Manuel Álvarez Ortega perteneció a la primera promoción de postguerra. En 1949 fundó la revista Aglae, en la que editó dos de sus primeros libros, Clamor de todo espacio y Hombre de otro tiempo. Becado varias veces por la Fundación March en Francia para estudiar y traducir poesía francesa, fue autor de las antologías Poesía francesa contemporánea (1967), Poesía simbolista (1975) y Veinte poetas franceses del siglo veinte (2001), además de colaborar en Poesía belga contemporánea (1967) y haber publicado traducciones de Lautréamont, Laforgue, Saint John-Perse, Éluard, Breton, Segalen, Jarry, Apollinaire, Patrice de la Tour du Pin, Péret y Milosc, entre otros. Desde su primera obra publicada, La huella de las cosas (1948), han visto la luz más de una treintena de libros, algunos de ellos galardonados y dos accésits al Premio Adonais (Exilio e Invención de la muerte). Obtuvo numerosos galardones y, en mayo de 2001, la Universidad de Saint Gallen, junto a una treintena de escritores españoles, presentó ante la Academia Sueca su candidatura al Premio Nobel de Literatura, reiterada asimismo, en mayo de 2003, por el Círculo de Bellas Artes de Madrid.
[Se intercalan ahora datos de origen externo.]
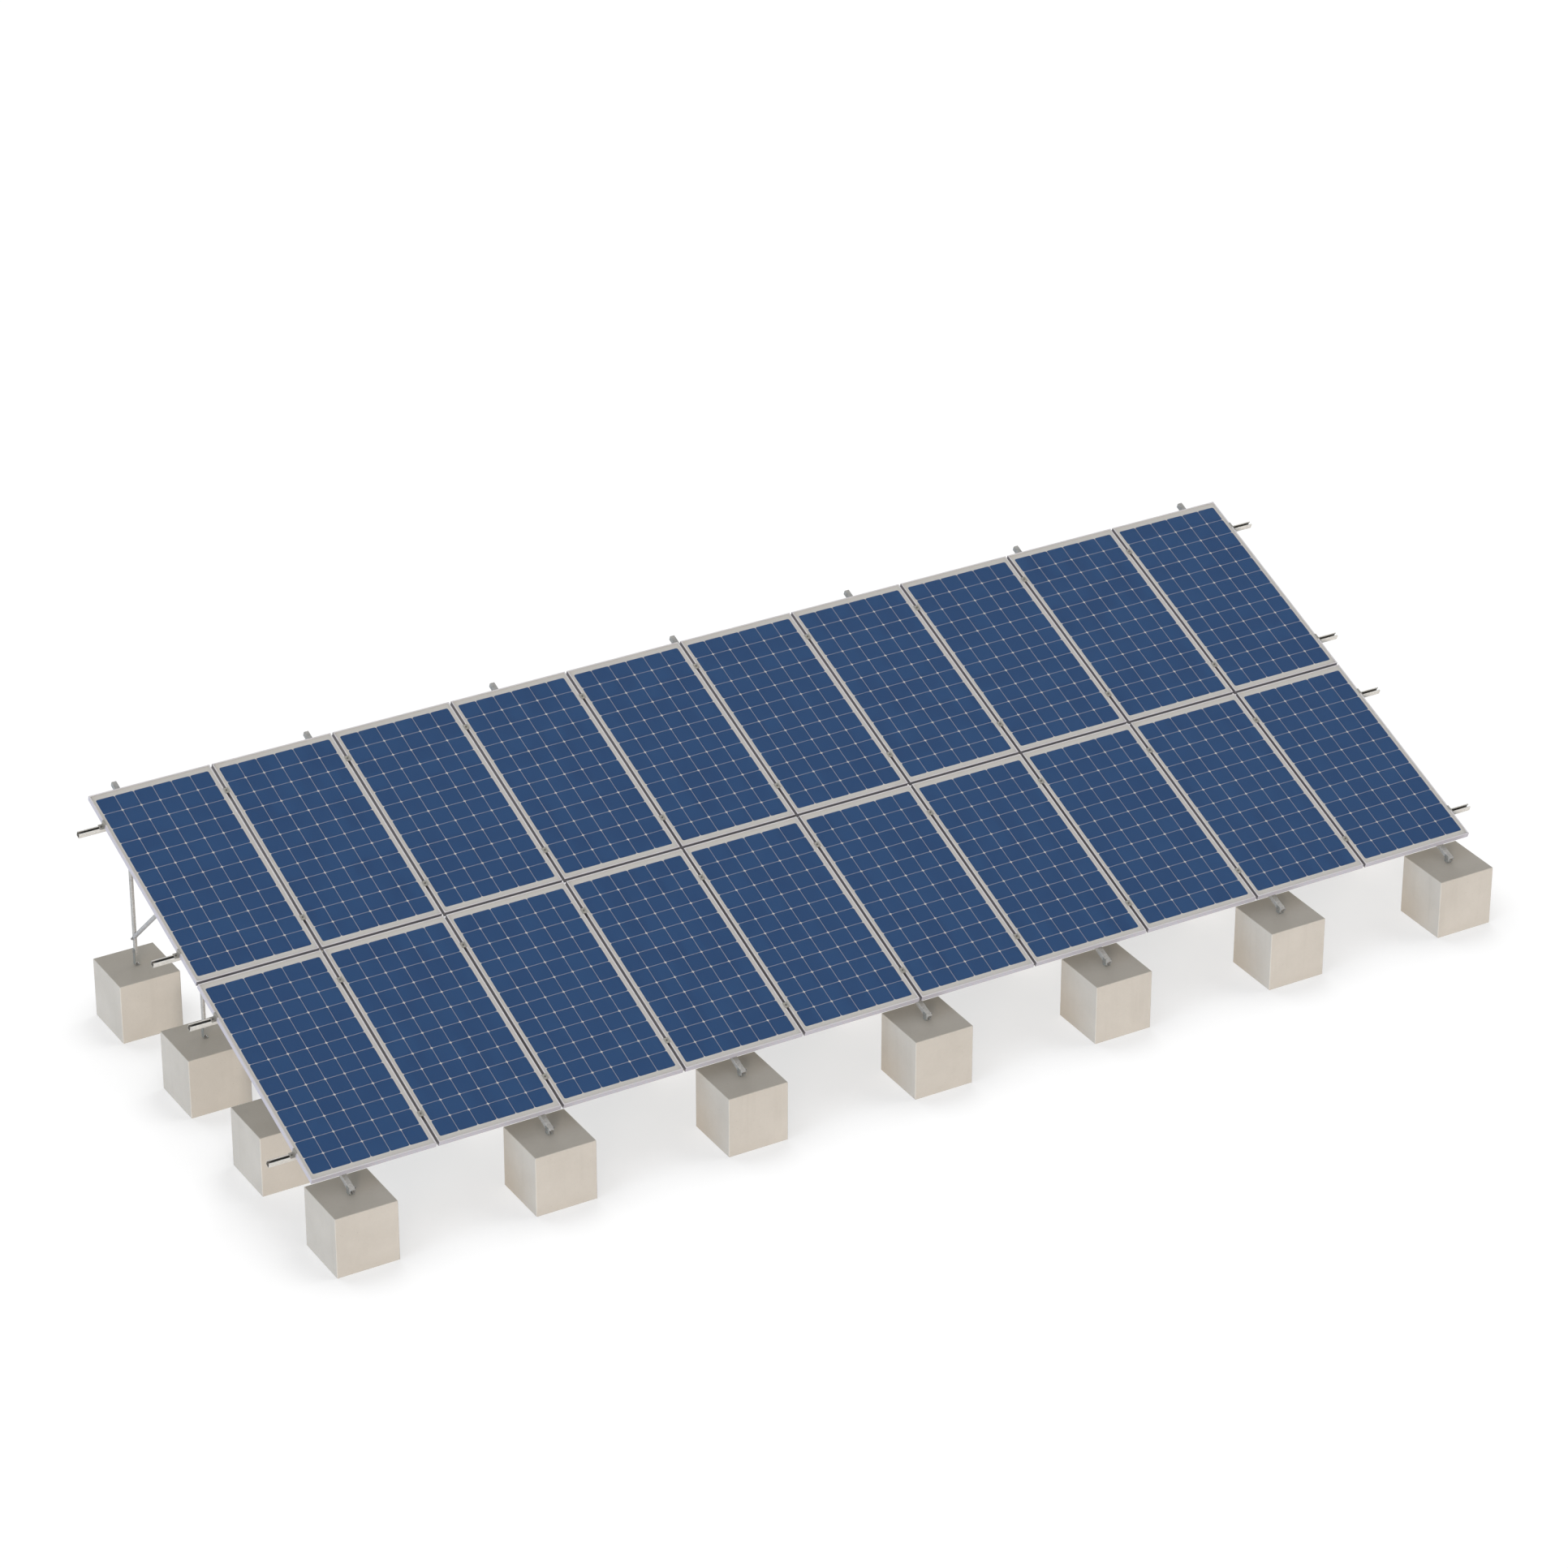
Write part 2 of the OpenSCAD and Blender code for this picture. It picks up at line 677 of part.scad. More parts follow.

Para hablar de la poesía de Álvarez Ortega hay que situarse justo en la postguerra, en esa época en la que estaba tan de moda la poesía social, en la que era muy intensa la influencia de Machado y de Unamuno. Entonces, este poeta raro, que no perteneció a ningún grupo conocido ni a bandería determinada, tuvo la ocurrencia de mirar al exterior, mostrando con ello una inteligente postura. Su insistencia en el apartamiento, en el cultivo de una poesía con caracteres de universalidad, fundada en el esteticismo y construida con una exquisita complejidad, creada a base de pasión e inteligencia, con especial cuidado de la imagen y del lenguaje en general, este no seguir la corriente de la mayoría le costó que su poesía fuese apartada durante años de las antologías y de los premios. Todo esto fue marcando, de alguna manera, su propia personalidad y Álvarez Ortega se mantuvo siempre independiente de cenáculos y capillas, pues no hizo lecturas públicas ni dio conferencias. No se prodigó a sí mismo, se sumergió en un voluntario exilio y huyó de la parafernalia fácil, de la publicidad. Llegó a decir que “en un país enfermo, cualquier gusto que signifique un propósito de curación es un insulto para los que viven de la enfermedad. En poesía también: cualquier intento de dignificación atenta contra aquellos que cimentan su nombre en lo más trivial y deleznable.”